During November Maruki leaves Shujin, and the rest of the main story plays out like normal. Once Yalbadoth is defeated, however, things take a serious turn. The Phantom Thieves wake up in an alternate reality, which they find out Maruki has created through the power of a Persona. Maruki can change people’s cognitions, and through that has gained the power to change reality itself. Each of the Phantom Thieves now live in their ideal reality; Futaba’s mom is alive, Shiho is alive and well and in volleyball, Ryuji is back on the track team, etc. In the past, Maruki’s fiance, Rumi, suffered a traumatic event and had a mental shutdown, which eventually awoke Maruki to his Persona. It’s been hinted at the entire game, but Maruki’s goal is to do away with everyone’s emotional pain, letting them live in their ideal world without any cares or worries.

At his core Maruki is a good man but is Persona, Azathoth, has warped his desire to help others. Still, the interesting thing about Maruki is that his actions aren’t all that different from the Phantom Thieves themselves. Persona 5 constantly calls the morality of the player’s actions into question, but it’s all brought to a head in the third semester. Both the Phantom Thieves and Maruki are using their powers to change people’s cognition, and follow their own “justice.” The Phantom Thieves are faced with the agonizing choice of accepting Maruki’s reality or restoring the proper reality, knowing that countless people will suffer if they do the latter.
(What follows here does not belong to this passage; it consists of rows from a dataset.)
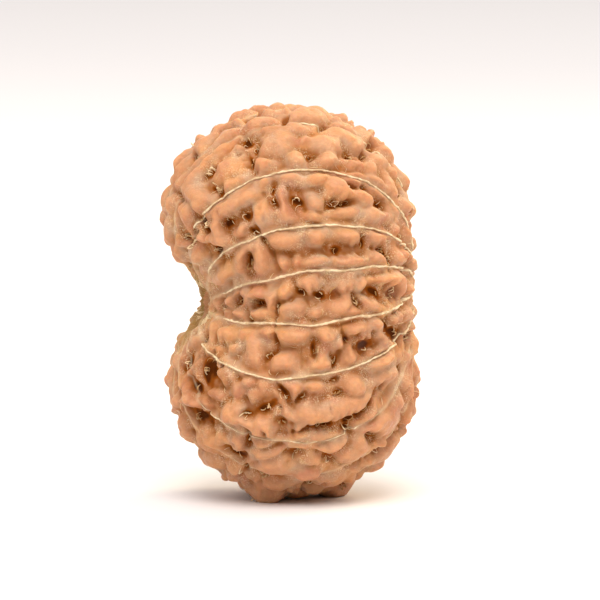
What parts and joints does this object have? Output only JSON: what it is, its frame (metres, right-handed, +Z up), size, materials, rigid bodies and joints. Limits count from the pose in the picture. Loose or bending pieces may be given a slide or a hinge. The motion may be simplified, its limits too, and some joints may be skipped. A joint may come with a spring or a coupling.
{
  "type": "rudraksha bead",
  "caption": "Tall, waisted seed bead of warm brown woody stone, covered in rounded lumps and dark pits, with fine raised seams running from end to end of its thread channel.",
  "frame": {"origin": "centre of the bead's box on the surface that it stands on", "axes": "+Z up, along the bead's longest side; +X along the thread channel, away from the notched side; -Y towards the side that the picture shows"},
  "size_m": [0.0223, 0.0248, 0.0337],
  "materials": {
    "bead": "waxy, dusty in the valleys"
  },
  "bodies": {
    "root": {"bead": "bead"}
  },
  "joints": []
}
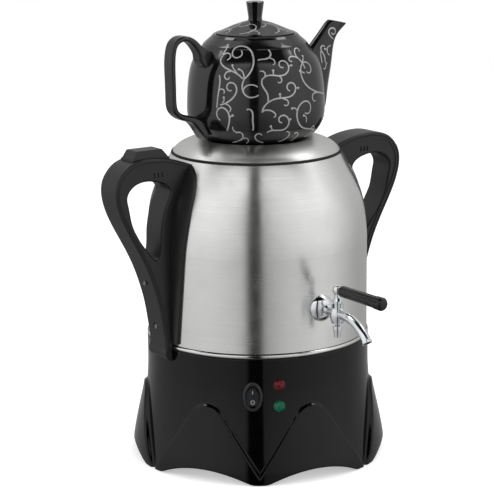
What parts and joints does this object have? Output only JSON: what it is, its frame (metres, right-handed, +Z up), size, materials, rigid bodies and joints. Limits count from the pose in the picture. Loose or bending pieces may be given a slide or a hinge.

Maruki is a fantastic subversion of Persona 5’s themes, and his power was created by the wishes of the Phantom Thieves after defeating Yalbadoth. After over 100 hours of changing hearts, the player is tasked with stopping someone essentially doing the same thing, just on a larger scale. Maruki also makes every attempt to come to to an understanding with Joker, and wants to avoid a violent confrontation at all costs. Joker was the final key that helped Maruki build his world, and Maruki wants Joker to understand his intentions.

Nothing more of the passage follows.